Forum Discussion

Captain_Starbuc's avatar
New Contributor
4 years ago

What is the reason for bundles of networks versus ala carte?

OK, probably not technical, but I'm looking for community understanding on this topic.

From the very beginning of all cable services in the 80's, there have been bundles where some number of networks are pre-packaged together for some monthly amount. But there's only so much TV we can watch and often just a small selection of channels that we actually want. I might want 4 specific stations, and I'm very willing to pay for them. But they are only offered in bundles of 40+. Or worse, there might be 3 of those in one package of 40 and the other one in some other package of 20.

Why has this industry never adopted an ala carte model where we only pay for what we use?

Why don't networks insist on having their offering de-bundled so that we can pay for their services without having to lump them into a collection with others that we don't care about?

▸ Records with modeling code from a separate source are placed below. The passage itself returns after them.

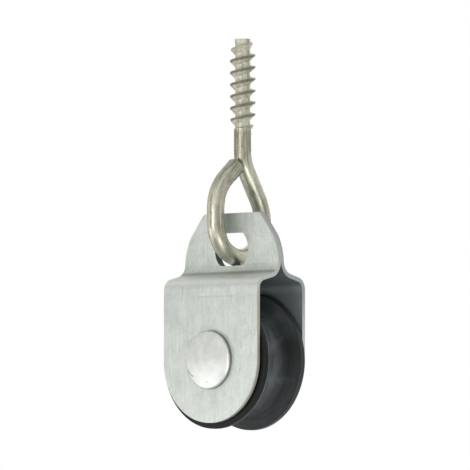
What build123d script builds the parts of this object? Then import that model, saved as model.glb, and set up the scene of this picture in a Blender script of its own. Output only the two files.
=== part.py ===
from build123d import *
import math
import os

# Eye screw pulley: a small wheel between two stamped cheeks, hung from the bent eye of
# a wood screw. Lengths are in millimetres, angles in degrees, +Z is up.
# The origin is on the screw's axis, where its thread begins: the surface of the wood
# that the screw is driven into. The front of the pulley faces -Y.

# Wheel: a black moulded sheave with a deep round groove for the rope.
sheave_d = 32.0
sheave_w = 14.0              # over the two flanges
groove_r = 4.0               # round bottom of the groove
groove_depth = 5.7
groove_half_angle = 30.0     # each flank of the groove, from the wheel's plane
hub_d = 11.0
hub_proud = 0.15             # hub stands out past the flanges, on each side
web_recess = 1.6             # depth of the ring-shaped pocket in each side
rim_wall = 3.4               # pocket's outer edge, in from the flange's edge
rim_bevel = 0.25             # broken corners of the rim and its pocket

# Axle rivet: big low head in front, shouldered shank, peened end behind.
axle_d = 5.0
tenon_d = 4.0
head_d = 13.7
head_h = 1.6
head_edge = 1.05
peen_d = 8.0
peen_h = 1.3
peen_edge = 0.4

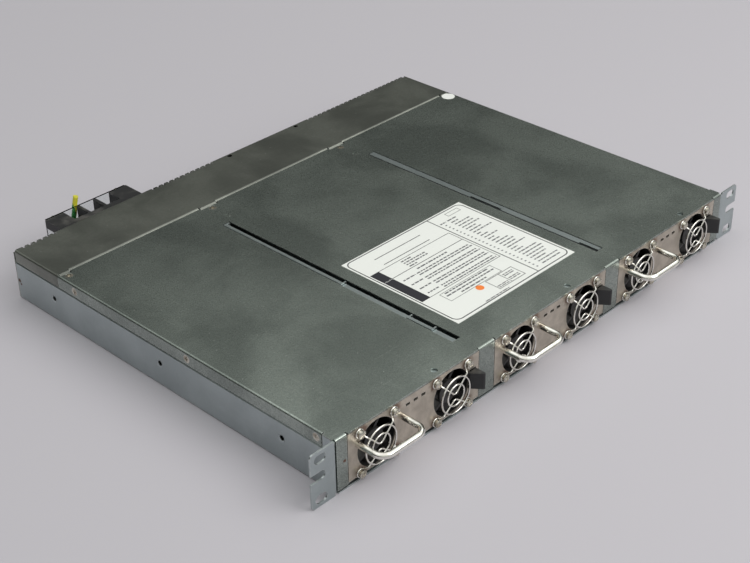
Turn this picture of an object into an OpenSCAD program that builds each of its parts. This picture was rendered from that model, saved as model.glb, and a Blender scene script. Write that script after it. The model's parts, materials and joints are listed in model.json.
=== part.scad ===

Just in the name of survival, with streaming services and mobile apps providing more option for personalized programming, why hasn't Cox changed their model? Why do they prefer 100% of $0, when they can get some% of their pre-defined bundle pricing?

If we ask Cox for a custom bundle of some number of specific channels, might they agree to sell us just what we want? Or are the pre-decided packages absolutely the only way to do business with Cox TV?

Is there actually some technical reason why the boxes need to have access to specific ranges or numbers of channels? (I doubt it but need to ask)

Do networks have a hand in determining the tiers in which they are bundled?

Why are HBO and Showtime (and maybe a few others) the only examples of premium channels for individual activation? Why can't they All be sold with the same model?

For the reason discussed here, we dropped Cox TV years ago. We pay for internet service, nothing more. But I'm happy to pay for what we consume. I want to give Cox my money for what I want. I do not want to give them More money for things I do not want - if we add a station, we'll pay the advertised price. That's the common model everywhere except for cable TV.

Addiction being what it is, I'm sure that with this model we would probably get many stations. Or that we would want to pay for specific Live events. It's possible that we would want something like 20 stations, matching one of their bundles, but they would be the stations that WE want, not the ones that Cox wants to bundle themselves.

Thanks for thoughts or solid information.

4 Replies

  • Hi Captain, thanks for your post. You've asked great questions! The answer to nearly all of your questions is The Networks.

    The Networks have all the control. The Networks press the bundle model.

    To the best of our ability, while working within contract and programming agreements with each network, Cox created new channel packages to meet customers’ requests for fewer channels. We've also expanded our library of free apps in addition to the subscription-based streaming apps available through the Contour video platform. Did you know that we also offer a streaming-only option for folks who don't want a traditional channel lineup? Go to to learn more.

    I'm with you, Captain! I'd like to see changes in the television industry just as you've suggested. The industry is moving in the right direction; albeit slowly.
    -Becky, Cox Support Forums Moderator

  • Bruce's avatar
    Honored Contributor III

    If you've survived on only the Internet, don't look back.  Cable TV continues to be the worst value for your money and it isn't getting any better.  It's overpriced, underwhelming and providers pass their costs of doing business onto us.  You've already got it figured with everything you've cited:  business models, greed and addiction.

    • Superbigwaff's avatar

      bruce  Word. I "cut the cord" over a decade ago and haven't looked back. HD OTA channels look great. If I want to watch something not broadcast OTA, I'll sign up for YouTube TV or the like for a month (i.e. NCAA Tourney, etc). HBO Max and Disney+ are great values.

      • Bruce's avatar
        Honored Contributor III

        I may be joining your pioneering team soon.  I've been logging my viewing habits lately, and it seems I only watch 2 channels...and Music Choice is the most dominant.

        If I can get a lowly-produced news source, ad-free music service and maybe HBO; I'd be all set.